BENEDETTO CROCE, Italian Senator, former Minister for Public Instruction, author of "Filosofia dello Spirito," a philosophic system translated into many languages
BETWEEN the orderly Europe that we used to know and the distracted Europe of today is fixed the great gulf of the World War. We remember the old Europe with its riches, its flourishing trade, its abundance of goods, its ease of life, its bold sense of security; we see today the new Europe -- impoverished, discouraged, crisscrossed with high tariff walls, each nation occupied solely with its own affairs, too distraught to pay heed to the things of the spirit and tormented by the fear of worse to come. Gone is the gay international society once the pride of Europe's capitals; extinct, or almost so, is the old community of thought, art, civilization. How many astounding changes there have been in frontiers and in political relationships! In the place of the Germany of the Hohenzollerns we see the German Republic; Austria-Hungary has been dismembered and cut up into new states; French sway has been reëstablished over the provinces lost in 1870, and the Italian frontiers now include the unredeemed territories and extend to the Brenner; Poland has been reconstituted; Russia is ruled, not by the Tsars but by the Soviets; and the United States has become a dominant factor in European policy.

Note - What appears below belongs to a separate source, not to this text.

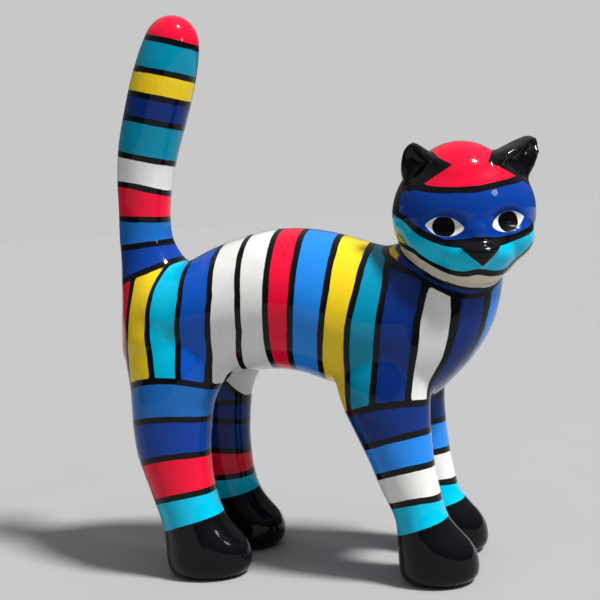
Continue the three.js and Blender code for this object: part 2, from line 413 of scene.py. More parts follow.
@dataclass(frozen=True)
class Ear:
    """A bowed cone that faces out to its side, drawn in level rings, with a hollow in its front."""

    side: Side
    # Rows of height, distance out along the facing, distance across it, and a half size for each.
    rows: Table
    hollow_across: float = 0.0
    hollow_share: float = 1.0
    facing: float = math.radians(30)
    wall: float = 7.0
    tip_wall: float = 0.8
    hollow_depth: float = 0.9
    least_width: float = 3.0
    sides: int = 36
    steps: int = 3
    # The black ends at this share of the ear's half sizes, and under a sloping root line.
    black_share: float = 1.15
    share_worth: float = 35.0
    least_half: float = 9.0
    root_height: float = 76.0
    root_slope: float = 0.56

    def cone(self, name: str, inner: bool) -> Shape:
        """Draws the ear's outer cone, or the smaller one that hollows it.

        Args:
            name: The new object's name.
            inner: Whether this is the smaller cone.

        Returns:
            The cone, in the head's frame.
        """
        wall = self.wall if inner else 0.0
        share = self.hollow_share if inner else 1.0
        table = smooth_table(self.rows, self.steps)
        low, high = table[0, 0], table[-1, 0]
        squeeze = (high - self.tip_wall * wall - low) / (high - low)
        rings = []
        for up, out, across, thick, broad in table:
            ahead = out + (thick if inner else 0.0)
            aside = self.side.value * (across + (self.hollow_across if inner else 0.0))
            centre = Vector((ahead, aside, low + (up - low) * squeeze))
            depth = thick * (self.hollow_depth if inner else 1.0)
            width = max(broad - wall, self.least_width) * share
            rings.append(Ring(centre * SHARE, 0.0, depth * SHARE, width * SHARE))
        shape = draw_rings(name, rings, self.sides)
        shape.rotation_euler.z = self.side.value * self.facing
        apply_place(shape)
        return shape

    def build(self) -> Shape:
        """Draws the ear and hollows it.

        Returns:
            The ear, in the head's frame.
        """
        name = f"ear_{self.side.name.lower()}"
        shape = self.cone(name, inner=False)
        hollow = self.cone(name + "_hollow", inner=True)
        apply_modifier(shape, "BOOLEAN", operation="DIFFERENCE", object=hollow, solver="EXACT")
        bpy.data.objects.remove(hollow)
        return shape

    def outside(self, points: np.ndarray) -> np.ndarray:
        """How far points of the head's frame lie outside the ear's black.

        Args:
            points: Points of the head's frame.

        Returns:
            The distances out of the ear or under its root, less than zero on the ear.
        """
        angle = self.side.value * self.facing
        x = points[:, 0] * math.cos(angle) + points[:, 1] * math.sin(angle)
        y = points[:, 1] * math.cos(angle) - points[:, 0] * math.sin(angle)
        y *= self.side.value
        up = points[:, 2]
        rows = np.array(self.rows).T
        out, across, thick, broad = (np.interp(up, rows[0], row) for row in rows[1:])
        thick, broad = np.maximum(thick, self.least_half), np.maximum(broad, self.least_half)
        share = np.hypot((x - out) / thick, (y - across) / broad)
        root = self.root_height - self.root_slope * y
        return np.maximum((share - self.black_share) * self.share_worth, root - up)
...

Yet if we pass from externals to essentials and try to identify the controlling forces now at work, we soon discern that these two Europes, so dissimilar in appearance, have continuity and homogeneity. When we leave out superficial impressions and make a careful analysis we detect the same characteristics in both, though in the Europe of today they have been exaggerated by the war. The same proclivities and the same spiritual conflicts are there, though aggravated by the general intellectual decay which was to be expected after a war which counted its victims by the millions, accustomed its survivors to violence, and destroyed the habit of critical, constructive and concentrated mental labor...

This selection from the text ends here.